Use that overriding authority, gentlemen. Refuse to sail through dangerous waters, for your life and the lives of your crews are more important than your job. Use that authority, because nobody else is using theirs.
Oh, before I forget. The international community has acted at least once. Security Council resolution 1838; the one I started off with. Urging member States to take action and so on.
More than once, actually. Since February 2008, the United Nations Security Council has adopted the following resolutions on Somalia or the waters around it: Resolutions 1801, 1811, 1814, 1816, 1831 and 1838. Six resolutions in eight or nine months or a resolution every forty days, on an average. One of these (1816 in June) authorised use of force against pirates at sea, same as 1838 passed now.
To make this clearer, six months ago in June, the UNSC adopted 1816, which “urged States to be vigilant to acts of piracy and armed robbery around Somalia and, encouraged them to increase and coordinate their efforts to deter acts of piracy and armed robbery at sea.” (Paraphrased)
And now, in October, the UNSC adopts another one. Resolution 1838 which again “urges States to commit naval and air assets to the fight against rampant piracy off lawless Somalia.” (Paraphrased again)
Like Angelina Jolie or Madonna adopting orphans worldwide, they seem to be adopting resolutions all the time. Bravo!

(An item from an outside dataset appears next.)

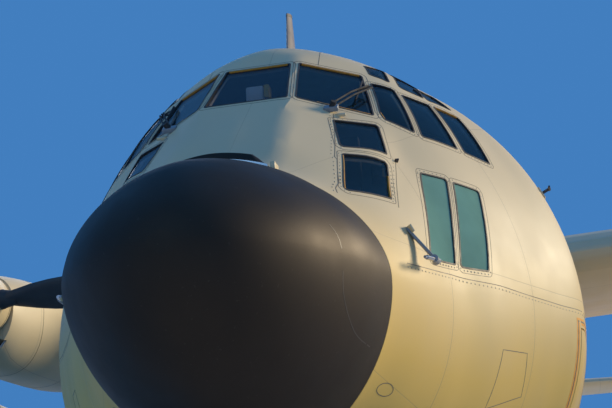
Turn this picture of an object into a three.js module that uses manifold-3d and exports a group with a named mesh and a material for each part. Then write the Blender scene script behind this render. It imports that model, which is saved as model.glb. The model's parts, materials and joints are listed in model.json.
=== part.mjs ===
// A four-engined high-wing military transport aeroplane, parked on its gear, at half size.
// Lengths below are metres on the real aeroplane. The root group turns them into millimetres at 1:2.
// +X points forward, +Y to port and +Z up. Stations are metres aft of the tip of the nose.
import * as THREE from 'three';
import { mergeVertices } from 'three/addons/utils/BufferGeometryUtils.js';
import Module from 'manifold-3d';

const wasm = await Module();
wasm.setup();

const MODEL_MM_PER_METRE = 500;

// Overall sizes
const LENGTH = 29.79;
const HALF_SPAN = 20.205;
const NOSE_X = LENGTH / 2;
const SEAM = 0.0012; // gap between fixed pieces that meet
const RUN = 0.016; // gap round a piece that turns
const PIN_GAP = 0.0008; // gap between a hinge pin and its hole

// Fuselage
const WALL = 0.1;
const RING_POINTS = 28; // round the outside
const INNER_POINTS = 18; // round the inside
const RADOME_JOINT = 1.28;
const RADOME_LEAN = -0.32; // how far the joint's upper part stands ahead, for each metre up
const LEAN_Z = 2.143;
const LEAN_END = 2.25;
const CABIN_JOINT = 4.9;
const REAR_JOINT = 16.8;
const TAIL_JOINT = 23.35;
const DECK_Z = 2.32; // flight deck floor
const HOLD_FLOOR_Z = 1.03;
const HOLD_HALF_WIDTH = 1.56;
const HOLD_TOP_Z = 3.76;

// station, half width, height of the widest point, top, bottom, roundness of the top and of the bottom
const FUSELAGE = [
  [0.000, 0.057, 2.126, 2.171, 2.066, 1.8, 1.8],
  [0.010, 0.102, 2.126, 2.206, 2.019, 1.8, 1.8],
  [0.038, 0.197, 2.127, 2.281, 1.920, 1.8, 1.8],
  [0.115, 0.340, 2.128, 2.394, 1.772, 1.8, 1.8],
  [0.256, 0.500, 2.129, 2.522, 1.606, 1.8, 1.8],
  [0.486, 0.675, 2.132, 2.662, 1.427, 1.8, 1.8],
  [0.794, 0.832, 2.137, 2.789, 1.267, 1.8, 1.8],
  [1.050, 0.921, 2.140, 2.863, 1.177, 1.8, 1.8],
  [1.280, 0.966, 2.143, 2.901, 1.133, 1.8, 1.8],
  [1.8, 1.138, 2.163, 3.296, 0.973, 1.75, 1.95],
  [2.25, 1.31, 2.195, 3.911, 0.855, 1.72, 2.1],
  [2.65, 1.53, 2.244, 4.27, 0.72, 1.76, 2.1],
  [3.05, 1.72, 2.297, 4.47, 0.606, 1.8, 2.06],
  [3.5, 1.94, 2.346, 4.59, 0.526, 1.86, 2.06],
  [3.95, 2.14, 2.401, 4.6, 0.471, 1.96, 2.1],
  [4.9, 2.18, 2.439, 4.604, 0.454, 2.0, 2.1],
  [16.8, 2.18, 2.439, 4.604, 0.454, 2.0, 2.12],
  [18.4, 2.1, 2.62, 4.55, 0.86, 2.0, 2.7],
  [20.4, 1.98, 2.98, 4.56, 1.62, 2.05, 3.0],
  [22.4, 1.72, 3.38, 4.57, 2.32, 2.1, 3.0],
  [24.4, 1.34, 3.74, 4.58, 2.95, 2.1, 2.8],
  [26.6, 0.82, 4.05, 4.6, 3.52, 2.1, 2.4],
  [28.7, 0.16, 4.3, 4.56, 4.05, 2.0, 2.0],
];

// Wing
const ROOT_CHORD = 4.88;
const TIP_CHORD = 2.52;
const KINK_Y = 5.43; // the outer wing starts and tapers here
const WING_LE = 10.36;
const TIP_LE = 10.8;
const WING_Z = 4.26;
const DIHEDRAL = Math.tan((2.5 * Math.PI) / 180);
const ROOT_THICKNESS = 0.18;
const TIP_THICKNESS = 0.12;
const FLAP_HINGE = 0.79; // part of the chord ahead of the hinge line
const AILERON_HINGE = 0.77;
const INNER_FLAP = [2.3, 5.36];
const OUTER_FLAP = [5.5, 12.4];
const AILERON = [12.5, 19.4];

// Engines and propellers
const ENGINE_Y = [5.02, 10.2];
const ENGINE_DROP = 0.5; // shaft below the wing's middle line
const PROP_STATION = 8.04;
const PROP_RADIUS = 2.055;
const SPINNER_RADIUS = 0.41;
const BLADES = 4;

// Gear
const NOSE_GEAR = 2.37;
const NOSE_WHEEL_RADIUS = 0.495;
const NOSE_WHEEL_WIDTH = 0.33;
const NOSE_WHEEL_Y = 0.28;
const MAIN_GEAR = [11.38, 12.9];
const MAIN_WHEEL_RADIUS = 0.71;
const MAIN_WHEEL_WIDTH = 0.51;
const MAIN_WHEEL_Y = 2.175;

// Tail
const STAB_Z = 4.62;
const STAB_HALF_SPAN = 8.025;
const STAB_ROOT_LE = 24.9;
const STAB_TIP_LE = 26.2;
const STAB_ROOT_CHORD = 3.25;
const STAB_TIP_CHORD = 1.65;
const FIN_TOP = 11.66;
const ELEVATOR_HINGE = 0.62;
const ELEVATOR = [0.85, 7.6];
const RUDDER_HINGE = 0.66;
const RUDDER = [4.98, 11.25];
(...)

The UNSC seems to think a resolution and some urgings, like clockwork and every month, is the cornerstone of a solution to both seajackings and their root cause, the two decade old anarchy in Somalia. Diplomats in their Armani suits who probably do not even go to a public rest room without armed security show remarkable resolve on seafarer hostages again! They really seem to think that they have the situation in and around Somalia well under control.
Maybe the next Resolution will urge all the pirates and the industry that thrives around them in Somalia to surrender. That should do it. The UNSC said so.
As you can see, not all delusions of grandeur are mine.